Again if we have a list of a million items, it would still take time processing all of it. What if we can buffer it by time? Given a time period and stream, accumulate values into a list until the period is done. This can be implemented like so.
(defun fb/stream-time-buffered (buffer-time stream)
(stream
(lambda (&rest args)
(lexical-let ((initial-value (apply stream args))
(done nil)
(now (current-time)))
(when (stream-start-value-p initial-value)
(setq initial-value (apply stream args)))
(if (stream-stop-value-p initial-value)
stream-stop
(promise
(lambda (res rej)
(lexical-let ((buffered-values (list initial-value))
(elapsed-time (float-time (time-subtract (current-time) now)))
(current-value initial-value))
(while (and (not done)
(< elapsed-time buffer-time))
(if (stream-stop-value-p current-value)
(setq done t)
(push current-value buffered-values)
(setq current-value (apply stream args))
(setq elapsed-time (float-time (time-subtract (current-time) now)))))
(funcall res (reverse buffered-values))))))))))
Much in the implementation of a stream but the idea is in
buffered-values
and elapsed-time
and probably promises
. Let's see
this with a huge list.
(setq range (number-sequence 1 100000)
stream (stream-from-list range)
period (/ 30.0) ; 30fps
buffered-stream (fb/stream-time-buffered period stream))
;; Your results might vary
(princ (funcall buffered-stream)) ;;> stream-started
(princ (funcall buffered-stream)) ;;> 1 ... 4928
(princ (funcall buffered-stream)) ;;> 4929 ... 9753
Ideally, the combination of this and run-with-idle-timer
prevents
blocking the UI. And here comes promise.el
or it can be replaced with
the mature deferred elisp library but the idea here is that it returns a
promise like value when completed returns the number of values
accumulated. Generalizing this.
(defun fb/async-write-stream (file stream)
(with-temp-file file
(erase-buffer))
(letrec ((async-stream
(fb/stream-time-buffered
fb/frame-rate
stream))
(recurser
(lambda ()
(let ((value (funcall async-stream)))
(when (stream-start-value-p value)
(setq value (funcall async-stream)))
(if (stream-stop-value-p value)
(message "Done")
(promise-then
value
(lambda (values)
(when values
(append-to-file
(concat
(string-join
values
"\n")
"\n")
nil
file))
(run-with-idle-timer
fb/frame-rate
nil
recurser))))))))
(funcall recurser)))
What this does is write the buffered values to a file of a stream. It is a bit rudimentary since you can't stop it once you start it but this is the main attempt to buffer and asynchronously write values... sort of. You don't need to understand but the idea here is with the promise stream, you get one value, wait for it to fulfill, write the fulfilled values, wait for some delay to avoid blocking the UI, get another promise value and repeat until it is consumed. But let me try it for you.
(fb/async-write-stream
"~/result"
(fb/rate-flex-matcher 4 "emacs-lisp-mode"))

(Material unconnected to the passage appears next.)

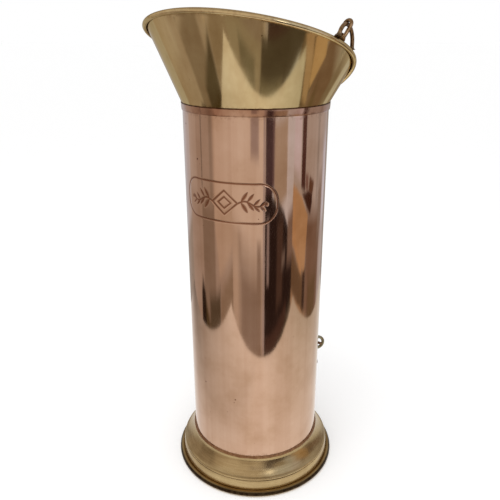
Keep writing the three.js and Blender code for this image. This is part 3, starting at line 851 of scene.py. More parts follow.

;; After you see the "Done" message
(insert-file-contents "~/result")
;; Output here
;; emac
;; emas
;; emas
;; emai
;; emai
;; emas
;; emap
;; emam
;; emao
;; emad
;; emad
;; emcs
;; emcs
;; emci
;; emci
;; emcs
;; emcp
;; emco
;; emco
;; emc
;; emcd
;; emsl
;; emsl
;; emsi
;; emsp
;; emsp
;; emlp
;; emlp
;; emis
;; emio
;; emio
;; emid
;; empm
;; empm
;; empo
;; emp
;; empd
;; eacs
;; eacs
;; eaci
;; eaci
;; eacs
;; eacp
;; eaco
;; eaco
;; eac
;; eacd
;; easl
;; easl
;; easi
;; easp
;; easp
;; easm
;; easo
;; eas
;; easd
;; eals
;; eals
;; ealm
;; eais
;; eais
;; eaim
;; easp
;; easp
;; easm
;; easo
;; eas
;; easd
;; ease
;; eapd
;; eapd
;; eamo
;; eam
;; eamd
;; eame
;; eaod
;; ecsl
;; ecsl
;; ecss
;; ecss
;; ecsp
;; ecsm
;; ecso
;; ecsd
;; ecsd
;; ecls
;; ecls
;; eclm
;; ecis
;; ecis
;; ecim
;; ecsp
;; ecsp
;; ecsm
;; ecso
;; ecs
;; ecse
;; ecse
;; ecpm
;; ecmo
;; ecmo
;; ecm
;; ecmd
;; ecme
;; ecod
;; ecd
;; esli
;; esli
;; esis
;; esis
;; esip
;; esim
;; esio
;; esi
;; esie
;; esie
;; espm
;; espm
;; espo
;; esp
;; espd
;; elis
;; elis
;; elid
;; elpm
;; elpm
;; eisp
;; eisp
;; eipm
;; espm
;; espm
;; espo
;; esp
;; espd
;; epmo
;; epmo
;; epm
;; epmd
;; epme
;; epod
;; epd
It sort of works if you try it, the only thing I can add is to change the promise delay by higher idle time as well as account for garbage collection time. However, the idea of non-blocking Emacs might not be far off but it does take some effort to do so. I do want to stress for this final leg, that promises or deferred objects are used in conjunction with streams so that computation time is not noticeable to appear blocking. Again, the garbage collection looms if you have it turned on and that the responsiveness takes a dip from time to time.
>> Notes
So we achieved our goal of getting the best candidates for flex matched commands and then toyed around with streams and transducers and a little bit of promises with inspirations from Clojure and Javascript. I feel the latter was more fun to experiment on further but I have written too much now for just a little problem in efficiency. Much ado about nothing.